Besanzoni’s boisterous negative campaign fizzled, however, as the entire theater soon got wind of the plot. After Micaela’s moving third act solo, “Je dis que rien ne m’épouvante” (“I say that nothing here frightens me”), the audience erupted into a steady stream of applause that purportedly drowned out the noisy offenders, who proceeded to beat a hasty retreat from the peanut gallery, Madame Besanzoni among them.
Badly shaken by the incident, Bidu was overheard to have declared that she would refuse all future offers to sing in Rio de Janeiro – and, for that matter, in Brazil, too. Despite claims to the contrary, the soprano rethought her earlier position and thankfully returned to her native land on several occasions near the end of the forties, appearing in La Bohème, Roméo et Juliette, Manon, and Pelleas et Mélisande.
“In any case,” Bidu explained years later to Veja, “this was a minor incident, with little importance that I recall without a trace of anger…”
She gave her last complete performance at the Teatro Municipal in 1950, as Mimì in La Bohème; but after that painful Carmen she would most heartily agree to become a full-fledged member of the Metropolitan Opera’s roster of artists, the only one from South America.
Aside from the poor reception in Rio, there were other, more valid justifications for her decision to depart for “friendlier” Northern corridors, one of which was to be closer to Metropolitan Opera baritone Giuseppe Danise, the long-awaited love of her life; but the main reason was the volatile political situation of pre-World War II Europe.
For Bidu, this did not necessarily translate into a moratorium on her stepping onto Brazil’s stages, but it did pose a serious threat to anyone bound for European opera houses, regardless of national origin.
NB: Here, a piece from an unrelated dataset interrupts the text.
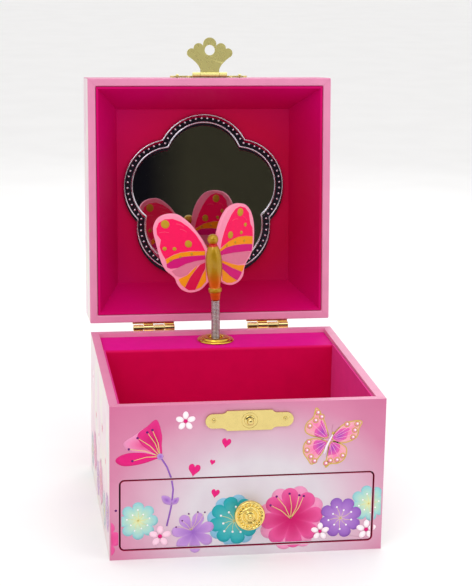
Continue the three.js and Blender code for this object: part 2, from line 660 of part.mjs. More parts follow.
function addFigure() {
  const pivot = new THREE.Group();
  const lean = degrees(FIGURE_LEAN_DEGREES);
  const springShift = (SPRING_LENGTH / 2) * Math.sin(lean);
  pivot.position.set(-springShift, shaftY, collarZ);
  pivot.rotation.y = -lean;
  root.add(pivot);
  const turnedBody = new THREE.Group();
  turnedBody.rotation.z = degrees(FIGURE_YAW_DEGREES);
  pivot.add(turnedBody);
  piece("butterfly_body", turnedUp(bodyProfile, 18), figureGold, turnedBody);
  piece("butterfly_wing_right", wing(1), wingPink, turnedBody);
  piece("butterfly_wing_left", wing(-1), wingPink, turnedBody);

  // The spring stands upright on the spindle and bends a little to the figure's lean.
  const top = new THREE.Vector3(0, 0, -FIGURE_CONE_LENGTH - 0.4).applyEuler(pivot.rotation).add(pivot.position);
  const bend = new THREE.QuadraticBezierCurve3(
    new THREE.Vector3(0, shaftY, springFoot),
    new THREE.Vector3(0, shaftY, (springFoot + top.z) / 2),
    top,
  );
  const section = new THREE.Shape();
  section.absarc(0, 0, SPRING_RADIUS, 0, Math.PI * 2);
  const sweep = { extrudePath: bend, steps: 4, curveSegments: 16, bevelEnabled: false };
  const spring = new THREE.ExtrudeGeometry(section, sweep);
  piece("figure_spring", spring, steel);
}

function addBush() {
  const cup = 3.1;
  const bore = SPINDLE_RADIUS + PIN_CLEARANCE + 0.02;
  const floor = deckTop - 0.4;
  const low = deckUnder - 0.5;
  const profile = [
    [bore, low],
    [4.7, low],
    [4.7, deckTop + GLUE_LINE],
    [BUSH_RADIUS, deckTop + GLUE_LINE],
    [BUSH_RADIUS, deckTop + 0.7],
    [BUSH_RADIUS - 0.7, deckTop + 1],
    [BUSH_RADIUS - 1.6, deckTop + 1],
    [BUSH_RADIUS - 1.9, deckTop + 1.7],
    [cup + 0.5, deckTop + 1.7],
    [cup, deckTop + 1.3],
    [cup, floor],
    [bore, floor],
    [bore, low],
  ];
  piece("spindle_bush", turnedUp(profile, 24).translate(0, shaftY, 0), richGold);
}

// ---- Musical movement ----

// A spur gear with narrow straight-sided teeth, wide enough apart to run freely.
function gearShape(teeth, phase) {
  const pitch = (GEAR_MODULE * teeth) / 2;
  const tip = pitch + 0.75 * GEAR_MODULE;
  const rootRadius = pitch - 1.05 * GEAR_MODULE;
  const points = [];
  for (let i = 0; i < teeth; i += 1) {
    const middle = ((i + phase) * 2 * Math.PI) / teeth;
    const corners = [
      [rootRadius, -0.8 / rootRadius],
      [tip, -0.3 / tip],
      [tip, 0.3 / tip],
      [rootRadius, 0.8 / rootRadius],
    ];
    for (const [radius, away] of corners) {
      points.push([radius * Math.cos(middle + away), radius * Math.sin(middle + away)]);
    }
  }
  return polygon(points);
}

function spurGear(teeth, phase, x, low, high) {
  return plate(gearShape(teeth, phase), high - low).translate(x, shaftY, low);
}

// The cast plate that carries the movement, with a lug for each bearing and a post for the comb.
function addBedplate() {
  const back = bedplateY + BEDPLATE;
  const rooted = bedplateY + 0.4;
  const screwHole = MOVEMENT_SCREW_RADIUS + 0.25;
  const left = combFarX - 1;
  const right = governorX + FAN_RADIUS + 0.5;
  const parts = [box(left, right, bedplateY, back, barrelZ - 9, deckUnder - 2.3)];
  const lug = (x, half, low, high) => parts.push(box(x - half, x + half, shaftY - 2.6, rooted, low, high));
  lug(cylinderX, 2.6, pinionTop + 0.6, pinionTop + 1.7);
  lug(cylinderX, 2.6, gearTop + 0.7, gearTop + 1.9);
  lug(0, 2.6, spindleLugTop - 1.5, spindleLugTop);
  lug(governorX, 2.2, fanLow - 2, fanLow - 0.8);
  lug(governorX, 2.2, gearTop + 0.7, gearTop + 1.9);
  parts.push(box(combFarX, combHeelX + 0.5, combBackY + 0.2, rooted, cylinderBottom - 0.5, cylinderTop + 0.5));
  const holes = [
    rodZ(1 + PIN_CLEARANCE + 0.04, cylinderX, shaftY, pinionTop, gearTop + 4, 16),
    rodZ(SPINDLE_RADIUS + PIN_CLEARANCE + 0.02, 0, shaftY, spindleLugTop - 3, spindleLugTop + 2, 20),
    rodZ(0.8 + PIN_CLEARANCE + 0.03, governorX, shaftY, fanLow - 4, gearTop + 4, 14),
    rodY(KEY_SHAFT_RADIUS + PIN_CLEARANCE + 0.02, cylinderX, barrelZ, bedplateY - 1, back + 1, 24),
    box(stopRodX - 0.9, stopRodX + 2.2, bedplateY - 0.1, back + 1, fanLow + 1, deckUnder),
    ...movementScrewX.map((x) => rodY(screwHole, x, movementScrewZ, bedplateY - 1, back + 1, 12)),
    ...combScrewZ.map((z) => rodY(0.9, combScrewX, z, combBackY - 1, combBackY + 4.5, 12)),
  ];
  piece("movement_bedplate", cut(join(...parts), ...holes), steel);
}

function addComb() {
  const pitch = CYLINDER_LENGTH / COMB_TEETH;
  const slot = 0.35;
  const tips = cylinderX - CYLINDER_RADIUS - 0.5;
  const toothRoot = combHeelX + 1;
  const points = [[combFarX, cylinderBottom], [toothRoot, cylinderBottom]];
  for (let i = 0; i < COMB_TEETH; i += 1) {
    const low = cylinderBottom + i * pitch + slot / 2;
    const high = low + pitch - slot;
    points.push([toothRoot, low], [tips, low], [tips, high], [toothRoot, high]);
  }
  points.push([toothRoot, cylinderTop], [combFarX, cylinderTop]);
  const sheet = frontPlate(polygon(points), COMB_THICKNESS, combBackY);
  const holes = combScrewZ.map((z) => rodY(1.1, combScrewX, z, combBackY - 2, combBackY + 1, 12));
  piece("tone_comb", cut(sheet, ...holes), steel);
  const screw = [[0, -4.4], [0.8, -4.4], [0.8, 0], [1.9, 0], [1.9, 0.9], [1.4, 1.3], [0, 1.3]];
  const headY = combBackY - COMB_THICKNESS - 0.1;
  piece("comb_screw_lower", turnedForward(screw, 14).translate(combScrewX, headY, combScrewZ[0]), steel);
  piece("comb_screw_upper", turnedForward(screw, 14).translate(combScrewX, headY, combScrewZ[1]), steel);
}

function addCylinder() {
  const parts = [
    rodZ(1, cylinderX, shaftY, pinionTop - pinionHeight, gearTop + 2.6, 14),
    rodZ(CYLINDER_RADIUS, cylinderX, shaftY, cylinderBottom, cylinderTop, 32),
    spurGear(CYLINDER_TEETH, 0, cylinderX, gearTop - gearHeight, gearTop),
    rodZ(1.8, cylinderX, shaftY, cylinderTop - 0.5, gearTop - gearHeight + 0.5, 14),
  ];
  const points = [];
  const pinionRoot = pinionPitch - 0.95;
  const pinionTip = pinionPitch + 0.7;
  const leaf = [[pinionRoot, -0.55], [pinionTip, -0.28], [pinionTip, 0.28], [pinionRoot, 0.55]];
  for (let i = 0; i < PINION_TEETH; i += 1) {
    const middle = Math.PI / 2 + (i * 2 * Math.PI) / PINION_TEETH;
    for (const [radius, half] of leaf) {
      const angle = middle + half / radius;
      points.push([radius * Math.cos(angle), radius * Math.sin(angle)]);
    }
  }
  parts.push(plate(polygon(points), pinionHeight).translate(cylinderX, shaftY, pinionTop - pinionHeight));
  piece("music_cylinder", join(...parts), richGold);
}

// The spring barrel: a drum on a flange whose front face carries a ring of crown teeth.
function addBarrel() {
  const flangeRadius = crownRadius + 1.2;
  const flangeBack = bedplateY - 0.7;
  const parts = [
    rodY(8.3, cylinderX, barrelZ, flangeFrontY - 10.5, flangeFrontY + 0.2, 32),
    rodY(flangeRadius, cylinderX, barrelZ, flangeFrontY, flangeBack, 48),
  ];
  for (let i = 0; i < BARREL_TEETH; i += 1) {
    const angle = ((i + 0.5) * 2 * Math.PI) / BARREL_TEETH;
    const [inner, outer] = [crownRadius - 1.2, crownRadius + 0.9];
    const tooth = box(-0.35, 0.35, flangeFrontY - 1.8, flangeFrontY + 0.2, inner, outer);
    parts.push(tooth.rotateY(angle).translate(cylinderX, 0, barrelZ));
  }
  const bore = rodY(KEY_SHAFT_RADIUS + PIN_CLEARANCE + 0.02, cylinderX, barrelZ, flangeFrontY - 12, innerY, 24);
  piece("spring_barrel", cut(join(...parts), bore), richGold);
}

function addKey() {
  const bowStart = backY + 5;
  const bow = new THREE.Shape();
  bow.absarc(5.2, 0, 4, -Math.PI * 0.75, Math.PI * 0.75);
  bow.absarc(-5.2, 0, 4, Math.PI * 0.25, Math.PI * 1.75);
  for (const x of [-5.2, 5.2]) {
    const eye = new THREE.Path();
    eye.absarc(x, 0, 2, 0, Math.PI * 2);
    bow.holes.push(eye);
  }
  const blade = plate(bow, 1.8, 6).translate(0, 0, -0.9).translate(cylinderX, bowStart + 4.5, barrelZ);
  const parts = [
    rodY(KEY_SHAFT_RADIUS, cylinderX, barrelZ, flangeFrontY - 11, bowStart + 2, 20),
    rodY(3, cylinderX, barrelZ, backY + 1.5, bowStart + 1.5, 20),
    blade,
  ];
  piece("winding_key", join(...parts), paleGold);
}

function addSpindle() {
  const parts = [
    rodZ(SPINDLE_RADIUS, 0, shaftY, spindleLugTop - 2, deckTop + 0.2, 20),
    spurGear(SPINDLE_TEETH, 0.5, 0, gearTop - gearHeight, gearTop),
  ];
  piece("figure_spindle", join(...parts), steel);
}

function addGovernor() {
  const fanTop = fanLow + FAN_HEIGHT;
  const parts = [
    rodZ(0.8, governorX, shaftY, fanLow - 2.4, gearTop + 2.4, 12),
    spurGear(GOVERNOR_TEETH, 0, governorX, gearTop - gearHeight, gearTop),
    rodZ(1.5, governorX, shaftY, fanLow, fanTop, 12),
    box(governorX - FAN_RADIUS, governorX + FAN_RADIUS, shaftY - 0.4, shaftY + 0.4, fanLow, fanTop),
  ];
  piece("governor_fan", join(...parts), steel);
}

// A rod that the closing lid presses down; its foot then stands in the way of the fan's blades.
function addStopRod() {
  const low = fanLow + FAN_HEIGHT + 1.6;
  const top = lidRim + TRAY_RIM_RECESS + STOP_ROD_TRAVEL - 0.15;
  const rod = rodZ(STOP_ROD_RADIUS, stopRodX, stopRodY, low, top, 12);
  const footEnd = new THREE.Vector2(governorX - 3.2, shaftY + 3.2);
  const reach = new THREE.Vector2(footEnd.x - stopRodX, footEnd.y - stopRodY);
  const foot = rodX(0.4, 0, 0, 0, reach.length(), 10).rotateZ(reach.angle());
  foot.translate(stopRodX, stopRodY, low + 0.4);
  piece("stop_rod", join(rod, foot), steel);
}

function addMovementScrews() {
  const tip = -(WALL + BEDPLATE + 0.2);
  const shank = MOVEMENT_SCREW_RADIUS;
  const screw = [[0, tip], [shank, tip], [shank, 0], [2.6, 0], [2.3, 0.9], [0, 1.4]];
  ["movement_screw_left", "movement_screw_right"].forEach((name, i) => {
    const geometry = turned(screw, 16).translate(movementScrewX[i], backY + GLUE_LINE / 2, movementScrewZ);
    piece(name, geometry, steel);
  });
}

// ---- The whole box ----

addCaseBoards();
addLinings();
addLatch();
addBush();
addDrawer();
addFigure();
addBedplate();
addComb();
addCylinder();
addBarrel();
addKey();
addSpindle();
addGovernor();
addStopRod();
addMovementScrews();

const lid = openedLid();
addLid(lid);
addHaspPlate(lid);
addHaspTail(lid);
for (const [side, x] of [["left", -HINGE_SPREAD], ["right", HINGE_SPREAD]]) {
  piece(`hinge_case_leaf_${side}`, hingeLeaf(x, -1, 0), richGold);
  const pin = rodX(HINGE_PIN_RADIUS, hingeY, hingeZ, x - HINGE_LENGTH / 2, x + HINGE_LENGTH / 2, 12);
  piece(`hinge_pin_${side}`, pin, richGold);
  piece(`hinge_lid_leaf_${side}`, hingeLeaf(x, 1, 1), richGold, lid);
}

export default root;
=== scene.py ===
import json
import random
from math import atan2, cos, hypot, pi, radians, sin, sqrt

import bmesh
import bpy
from mathutils import Matrix, Vector


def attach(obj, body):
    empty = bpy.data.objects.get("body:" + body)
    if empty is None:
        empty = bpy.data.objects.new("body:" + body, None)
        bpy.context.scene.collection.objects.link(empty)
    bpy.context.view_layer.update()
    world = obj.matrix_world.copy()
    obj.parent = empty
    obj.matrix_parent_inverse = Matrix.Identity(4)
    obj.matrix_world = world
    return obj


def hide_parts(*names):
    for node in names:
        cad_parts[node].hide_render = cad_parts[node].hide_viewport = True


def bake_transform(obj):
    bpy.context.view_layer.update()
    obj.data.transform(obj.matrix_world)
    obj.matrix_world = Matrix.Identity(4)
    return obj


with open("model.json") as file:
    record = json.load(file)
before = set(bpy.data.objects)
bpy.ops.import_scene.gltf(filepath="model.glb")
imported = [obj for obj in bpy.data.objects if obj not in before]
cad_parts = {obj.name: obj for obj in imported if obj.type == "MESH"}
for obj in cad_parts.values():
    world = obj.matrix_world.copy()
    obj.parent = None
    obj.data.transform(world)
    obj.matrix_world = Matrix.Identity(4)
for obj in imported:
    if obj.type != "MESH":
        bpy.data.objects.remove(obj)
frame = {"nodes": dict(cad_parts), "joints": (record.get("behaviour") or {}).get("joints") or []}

# Lengths are in millimetres until a mesh is made; MM turns them into metres.
MM = 0.001
STILL = Matrix.Identity(4)
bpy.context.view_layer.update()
nodes = frame["nodes"]
joints = {joint["name"]: joint for joint in frame["joints"]}


# ---- Places taken from the frame ----

def joint_place(name):
    return Vector(joints[name]["pos_m"]) / MM


def placed(point, *turns):
    """Moves the origin to a point, after turns given as (angle, axis)."""
    made = Matrix.Translation(point)
    for angle, axis in turns:
        made = made @ Matrix.Rotation(angle, 4, axis)
    return made


def span(node, undo=STILL):
    """Lowest and highest corner of a CAD node in mm, after undoing a turn such as the lid's opening."""
    points = [undo @ (vertex.co / MM) for vertex in nodes[node].data.vertices]
    low = Vector(min(point[i] for point in points) for i in range(3))
    high = Vector(max(point[i] for point in points) for i in range(3))
    return low, high


def middle_of(node):
    low, high = span(node)
    return (low + high) / 2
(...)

As it was, the escalating global conflict had put a severe damper on most foreign classical pursuits, in essence restricting the coloratura and other paid professionals to the safer venues of North America for the duration of the conflict. Still, the sad truth remained that Bidu Sayão was hurt, and it showed in her avoidance of Brazil as a routine layover spot.
As for Besanzoni, she would stay noticeably closed-mouth on the subject of her actions on that particular evening. We can only speculate, at this point, as to her convoluted reasoning behind them.
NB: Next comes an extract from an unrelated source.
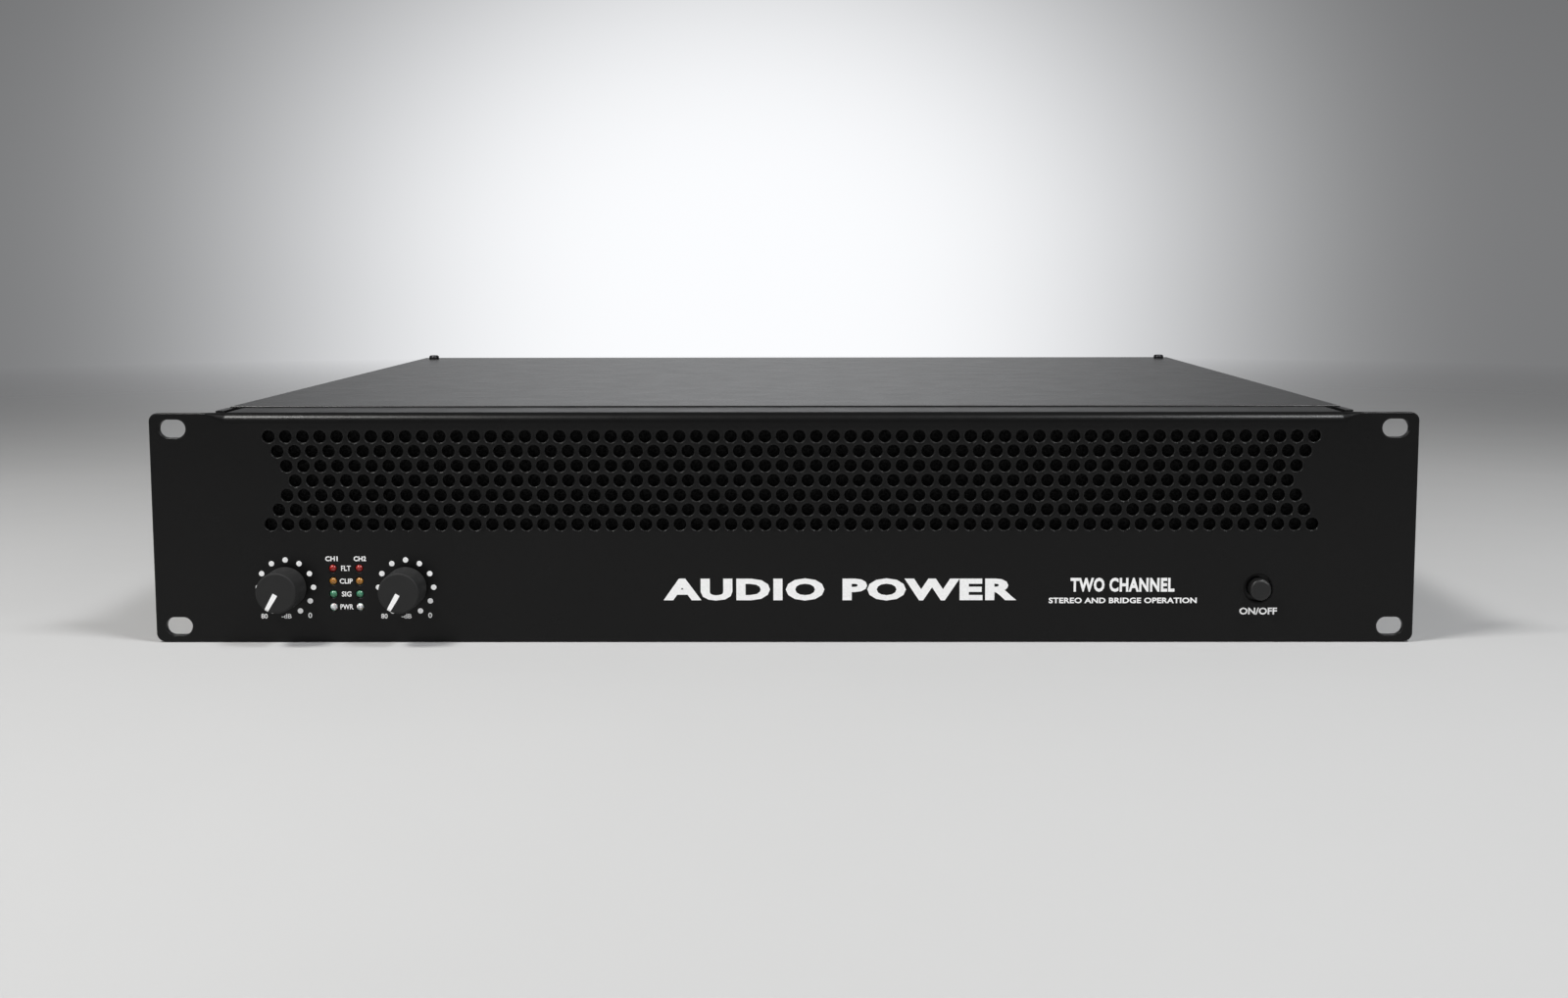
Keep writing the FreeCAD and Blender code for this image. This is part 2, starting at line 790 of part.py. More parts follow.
def top_cover():
    body = new_body("top_cover")
    outer = "(dims.body_width / 2)"
    inner = f"({outer} - dims.metal)"
    top = "dims.cover_top"
    under = "(dims.cover_top - dims.metal)"
    skirt = "(dims.cover_top - dims.cover_flange)"
    front = "(dims.flange_depth + dims.cover_gap)"
    sketch = new_sketch(body, "cover_channel", "XZ_Plane", f"-{front}")
    add_polygon(sketch, [(f"-{outer}", top), (f"-{outer}", skirt), (f"-{inner}", skirt),
                         (f"-{inner}", under), (inner, under), (inner, skirt),
                         (outer, skirt), (outer, top)])
    pad(body, sketch, f"dims.body_depth - {front}")

    high = size("cover_top")
    fillet(body, "dims.bend_radius",
           lambda edge: along(edge, BACKWARDS) and near(edge.CenterOfMass.z, high))

    side_holes = new_sketch(body, "cover_side_holes", "YZ_Plane")
    for y in SIDE_SCREW_Y:
        add_circle(side_holes, y, "dims.side_screw_z", "dims.screw_hole_radius")
    pocket(body, side_holes)
    top_holes = new_sketch(body, "cover_top_holes", "XY_Plane", top)
    for side in (-1, 1):
        add_circle(top_holes, f"{side} * dims.top_screw_x", "dims.top_screw_y", "dims.screw_hole_radius")
    pocket(body, top_holes, "6 * dims.metal")
    return keep(body, "top_cover")


def rear_panel():
    body = new_body("rear_panel")
    outer = "(dims.body_width / 2 - dims.metal - dims.fit_gap)"
    floor = "(-dims.panel_height / 2)"
    top = "(dims.cover_top - dims.metal - dims.fit_gap)"
    front = "(dims.body_depth - dims.metal)"
    plate = new_sketch(body, "rear_plate", "XZ_Plane", f"-{front}")
    add_rectangle(plate, f"-{outer}", floor, f"2 * {outer}", f"{top} - {floor}")
    pad(body, plate, "dims.metal")

    return_length = "dims.rear_return + dims.metal / 2"
    returns = new_sketch(body, "rear_returns", "YZ_Plane")
    add_rectangle(returns, f"{front} - dims.rear_return", f"{top} - dims.metal", return_length, "dims.metal")
    pad(body, returns, f"2 * ({outer} - dims.metal - dims.return_end_gap)", symmetric=True)
    foot = new_sketch(body, "rear_foot", "YZ_Plane")
    add_rectangle(foot, f"{front} - dims.rear_return", f"{floor} + dims.metal", return_length, "dims.metal")
    pad(body, foot, f"2 * ({outer} - dims.rear_strip - dims.return_end_gap)", symmetric=True)

    holes = new_sketch(body, "rear_holes", "XZ_Plane", f"-{front}")
    for side in (-1, 1):
        add_circle(holes, f"{side} * dims.fan_x", 0, "dims.fan_bore_radius")
        for across, level in FOUR_CORNERS:
            add_circle(holes, f"{side} * dims.fan_x + {across} * dims.fan_screw_spacing / 2",
                       f"{level} * dims.fan_screw_spacing / 2", "dims.fan_screw_hole_radius")
        for z in REAR_SCREW_Z:
            add_circle(holes, f"{side} * ({outer} - dims.rear_strip / 2)", z, "dims.screw_hole_radius")
        add_circle(holes, f"dims.inlet_x + {side} * dims.inlet_screw_x", "dims.inlet_z",
                   "dims.screw_hole_radius")
    for level in (-1, 1):
        z = f"{level} * dims.channel_z"
        for x in ("dims.speaker_x", "dims.input_x"):
            add_circle(holes, x, z, "dims.socket_body_radius + dims.fit_gap")
            for corner in (-1, 1):
                add_circle(holes, f"{x} + {corner} * dims.socket_screw_x",
                           f"{z} + {corner} * dims.socket_screw_z", "dims.screw_hole_radius")
        add_circle(holes, "dims.jack_x", z, "dims.jack_hole_radius")
    add_circle(holes, "dims.breaker_x", "dims.breaker_z", "dims.breaker_hole_radius")
    pocket(body, holes, "4 * dims.metal")

    windows = new_sketch(body, "rear_windows", "XZ_Plane", f"-{front}")
    inlet_width = "(dims.inlet_case_width + 2 * dims.fit_gap)"
    inlet_height = "(dims.inlet_case_height + 2 * dims.fit_gap)"
    add_rectangle(windows, f"dims.inlet_x - {inlet_width} / 2", f"dims.inlet_z - {inlet_height} / 2",
                  inlet_width, inlet_height)
    add_rectangle(windows, "dims.mode_x - dims.mode_window_width / 2", "-dims.mode_window_height / 2",
                  "dims.mode_window_width", "dims.mode_window_height")
    pocket(body, windows, "4 * dims.metal")

    top_holes = new_sketch(body, "rear_return_holes", "XY_Plane", top)
    for side in (-1, 1):
        add_circle(top_holes, f"{side} * dims.top_screw_x", "dims.top_screw_y", "dims.screw_hole_radius")
    pocket(body, top_holes, "6 * dims.metal")
    foot_holes = new_sketch(body, "rear_foot_holes", "XY_Plane", floor)
    for x in REAR_FOOT_X:
        add_circle(foot_holes, x, "dims.top_screw_y", "dims.screw_hole_radius")
    pocket(body, foot_holes, "8 * dims.metal")
    return keep(body, "rear_panel")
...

They had a lot to do with the perceptive singer’s suspicion of an unofficial snub by the Metropolitan Opera during the 1919-1920 seasons, a period in which she was asked to take on many of the same roles as the house’s resident workhorse, the stalwart Austro-Hungarian artist Margarete Matzenauer.
According to various accounts, Besanzoni became convinced that her Teutonic rival had somehow bribed the claque to despoil her every Met appearance. Curiously, reviews from that time seem to corroborate this notion: there is a marked indication that an organized and clearly exaggerated favoritism for Matzenauer was at the heart of the anti-Besanzoni faction. And, in the Italian’s own blunt assessment of events, “the ‘German’ did everything in her power to prevent me from being hired by the Metropolitan.”
Her past ill treatment in the Manhattan press, plus the unfavorable reaction of Met Opera audiences, might well have gone a long way toward fanning the mezzo’s future flames of envy with regard to Bidu’s growing popularity there.
We may never know for certain, but Besanzoni’s overly paranoid sensibilities do serve to explain some of the later green-eyed behavior attributed to her, and unreasonably extended to the tiny Brazilian warbler.